"El sabor del cloro", de Bastien Vivès
Por Roberto Bartual
Aunque El sabor del cloro no es estrictamente una novedad editorial, la reciente publicación de otras obras de Bastien Vivès como Amistad estrecha o el segundo volumen de Por el imperio, nos invita a revisar el que probablemente es el título más conocido de este jovencísimo autor francés. El sabor del cloro le valió a Vivès el premio al autor revelación del Festival de Angulema en 2009. Y con razón, pues en este álbum su autor demuestra una habilidad narrativa poco común que le permite lograr algo bien difícil: mantener al lector enganchado a una historia en la que no ocurre prácticamente nada. La premisa de El sabor del cloro es mínima. Su protagonista acude todos los miércoles a una piscina cubierta por recomendación de su fisioterapeuta y allí conoce a una joven nadadora con la que, poco a poco, semana a semana, irá entablando amistad. Los diálogos son escasos y la acción no va mucho más allá del entrar y salir en el agua, hacer unos largos, solo o acompañado, y visitar al fisioterapeuta, en cuya consulta se pausa el relato para que éste pueda respirar entre chapuzón y chapuzón. Ni que decir tiene que en algún punto de esta rutina, el protagonista, quizá alter-ego de Vivès, empezará a enamorarse de la bañista, lo cual no deja de tener su mérito, no porque sea especialmente difícil ligar en una piscina, que seguro que lo es, sino porque ni el protagonista ni su amiga verbalizan nunca lo que sienten, lo cual obliga al lector a adivinar las emociones de ambos a través de sus gestos corporales.

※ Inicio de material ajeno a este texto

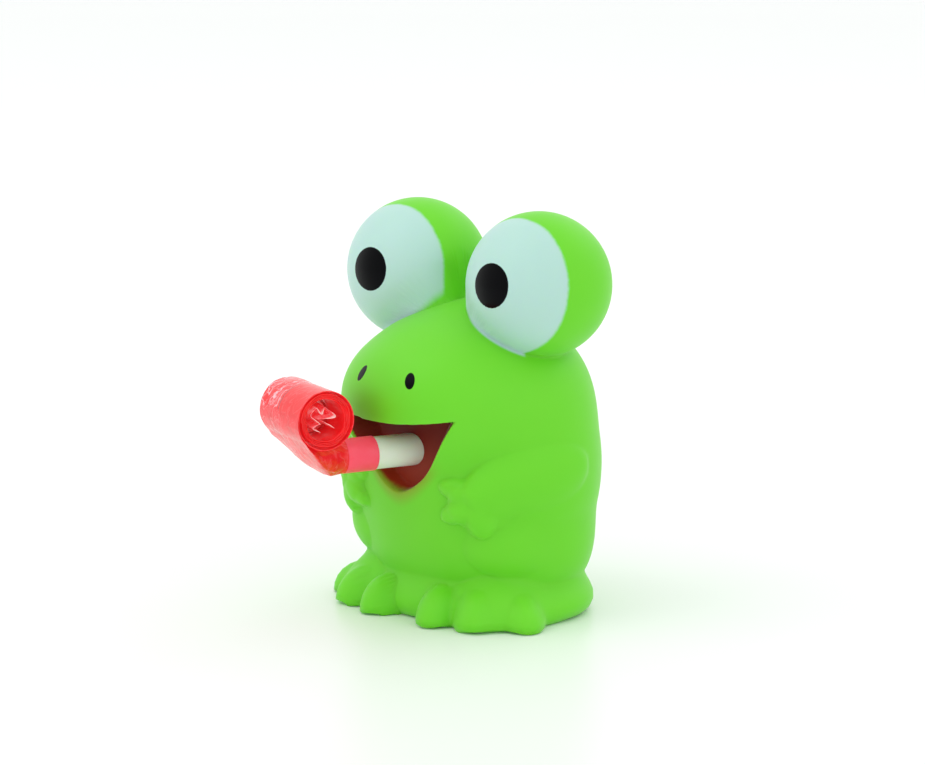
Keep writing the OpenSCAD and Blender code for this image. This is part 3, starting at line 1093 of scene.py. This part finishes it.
# %% [markdown]
# Each film piece goes with one moving body. Only the lead has to follow
# two: it stays on the tube at one end and goes out with the roll at the
# other. Here it is put on no body, and its place is baked into its points.

# %% Film pieces on their bodies
for piece, look, body, node, slot in (
        (neck, red_neck, "blower", "film_neck", "film_red"),
        (wrap, red_turn, "tongue", "film_wrap", "film_red"),
        (coil, red_edge, "roll", "film_coil", "film_red"),
        (crumpled, pale_end, "roll", "film_end_fold", "film_pale")):
    look.put_on(piece)
    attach(piece, body)
    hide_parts(node)

red_panel.put_on(lead)
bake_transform(lead)
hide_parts("film_lead")

# %% [markdown]
# Tube, plug and spring strip are exact solids already, with true edges, so
# they are kept as they are and only get a finish: white extruded plastic,
# white moulded plastic, and a bright steel strip seen through red film.

# %% Finishes of the kept solids


def two_tone(name, grain, first, second, **constants):
    """Soft clouds of two near colours, grain mm across."""
    look = Look(name, **constants)
    look.set("Base Color", look.mix(look.noise(grain), first, second))
    return look


finishes = {
    "blower_tube": two_tone(
        "tube_white", 9.0, tone(226, 232, 214), tone(234, 238, 224),
        Roughness=0.3, Subsurface_Weight=0.25, Subsurface_Scale=0.003),
    "base_plug": two_tone(
        "plug_white", 5.0, tone(228, 228, 220), tone(236, 236, 230),
        Roughness=0.5),
    "curl_spring": two_tone(
        "spring_steel", 1.0, tone(226, 40, 44), tone(240, 90, 92),
        Metallic=0.4, Roughness=0.35),
}
for node, look in finishes.items():
    look.put_on(frame["nodes"][node])
print("kept solids", sorted(finishes))

# %% [markdown]
# The frog stands on a pale floor that fades to white, so that no horizon
# shows. One sheet with a soft gradient does what a curved backdrop does in
# a studio, and stays out of the way when the view goes round the toy.

# %% Floor


def stage_floor():
    """One large square, off-white under the toy and white far from it."""
    reach = 6000.0
    points = np.array([[-reach, -reach, 0], [reach, -reach, 0],
                       [reach, reach, 0], [-reach, reach, 0]])
    floor = make_piece("stage_floor", points, [np.array([[0, 1, 2, 3]])])
    look = Look("stage_white", Roughness=0.35, Specular_IOR_Level=0.35)
    x, y, _ = look.axes()
    far = distance(x, y).step(120.0, 420.0)
    look.set("Base Color", look.mix(far, (0.92, 0.94, 0.92, 1),
                                    (1.0, 1.0, 1.0, 1)))
    look.put_on(floor)


stage_floor()
print("floor ready")

# %% [markdown]
# The light is a white room with three large soft boxes. Small lamps would
# put hard spots on the satin vinyl. The key is above in front, the side
# light lifts the frog's left, and the rim light behind draws its outline.

# %% Light
SOFT_BOXES = (  # name, place and size in metres, power in watts
    ("key", (-0.35, -0.55, 1.0), (0.7, 0.7), 2.2),
    ("side", (1.0, -0.1, 0.55), (0.6, 0.8), 0.8),
    ("rim", (0.1, 0.9, 0.8), (0.9, 0.5), 1.2),
)
LIT_POINT = (0, 0, 0.045)


def soft_box(name, place, size, power):
    """Rectangular area light that faces the middle of the toy."""
    light = bpy.data.lights.new(name, "AREA")
    light.shape = "RECTANGLE"
    light.size, light.size_y = size
    light.energy = power
    lamp = bpy.data.objects.new(name, light)
    lamp.location = place
    way = Vector(LIT_POINT) - Vector(place)
    lamp.rotation_euler = way.to_track_quat("-Z", "Y").to_euler()
    bpy.context.scene.collection.objects.link(lamp)


def world_light():
    """Even light from all sides, a trace greener than white."""
    world = bpy.data.worlds.new("studio")
    world.use_nodes = True
    back = world.node_tree.nodes["Background"]
    back.inputs["Color"].default_value = (0.98, 1.0, 0.99, 1)
    back.inputs["Strength"].default_value = 1.0
    bpy.context.scene.world = world


world_light()
for soft_light in SOFT_BOXES:
    soft_box(*soft_light)
print("lights", [name for name, *_ in SOFT_BOXES])

# %% [markdown]
# The camera looks at the frog from its left front, a little from above,
# with a long lens from far off, so that near and far eye are nearly the
# same size, as in a product picture.

# %% Camera


def set_camera(azimuth, elevation, distance_m, target, lens, shift):
    """Camera at an angle to the front and above level, aimed at target."""
    a, e = math.radians(azimuth), math.radians(elevation)
    way = Vector((math.sin(a) * math.cos(e), -math.cos(a) * math.cos(e),
                  math.sin(e)))
    camera = bpy.data.objects.new("camera", bpy.data.cameras.new("camera"))
    camera.location = Vector(target) + way * distance_m
    camera.rotation_euler = (-way).to_track_quat("-Z", "Y").to_euler()
    camera.data.lens = lens
    camera.data.sensor_width = 36.0
    camera.data.shift_x, camera.data.shift_y = shift
    camera.data.clip_end = 50
    bpy.context.scene.collection.objects.link(camera)
    bpy.context.scene.camera = camera


set_camera(43.0, 10.7, 0.75, (0, 0, 0.0475), 124.6, (-0.0162, 0.0217))
bpy.context.scene.view_settings.view_transform = "Standard"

En la precisión con que dichos gestos quedan reflejados en las viñetas reside el mayor valor de El sabor del cloro. A veces parece como si Vivès estuviera reproduciendo fotografías tomadas a bañistas en movimiento, tal es la exactitud en la posición de las piernas, la forma de doblar el codo o de inclinar la mano. Lo mismo podemos decir de los gestos que delatan el acercamiento de la pareja protagonista: unas manos apenas tendidas que no se atreven a tocar, una sonrisa ambigua, un torso que se impulsa impaciente hacia la superficie para coger aire, deseoso de volver cuanto antes a ese espacio de indecisión romántica que ambos personajes han creado bajo el agua. El gesto es el rey en El sabor del cloro, lo cual, al contrario de lo ocurre en el cine, no es muy común en el cómic. Ni siquiera maestros del cómic “mudo” como Hendrik Dorgathen o Jason suelen hacer del lenguaje corporal el principal mecanismo para dar a entender lo que piensan sus personajes. Chris Ware es quizá, junto con Bastien Vivès, uno de los pocos autores que se han atrevido, como Bresson en el cine (o la cada vez más espléndida Sofía Coppola), a hacer del rostro y el cuerpo humano la premisa central de sus historias. Y es en esta comparación donde aparece el único “pero” que podemos podenerle a El sabor del cloro. Vivès se deja llevar demasiado por el poder sugestivo del gesto. En la obra de Ware, en la de Bresson, en la de Coppola o incluso en la del mejor Eastwood, el gesto es un síntoma de la narración, una manifestación del peso del pasado, de la psicología de los personajes y de otros datos que, sin ser explícitos, el autor tiene siempre en mente de antemano. En El sabor del cloro, sin embargo, muchas veces da la sensación de que Vivès no tiene del todo claro quiénes son sus personajes o por qué actúan como lo hacen, dejando que sea el lector quien decida estas cuestiones. No deja de ser, por tanto, una narración con trampa, aunque la absoluta indefinición del gesto de Vivès habrá a quien le parezca un recurso perfectamente legítimo a la hora de involucrar creativamente al lector en la historia que las imágenes están contando. En resumen, una obra y un autor de lo más recomendables.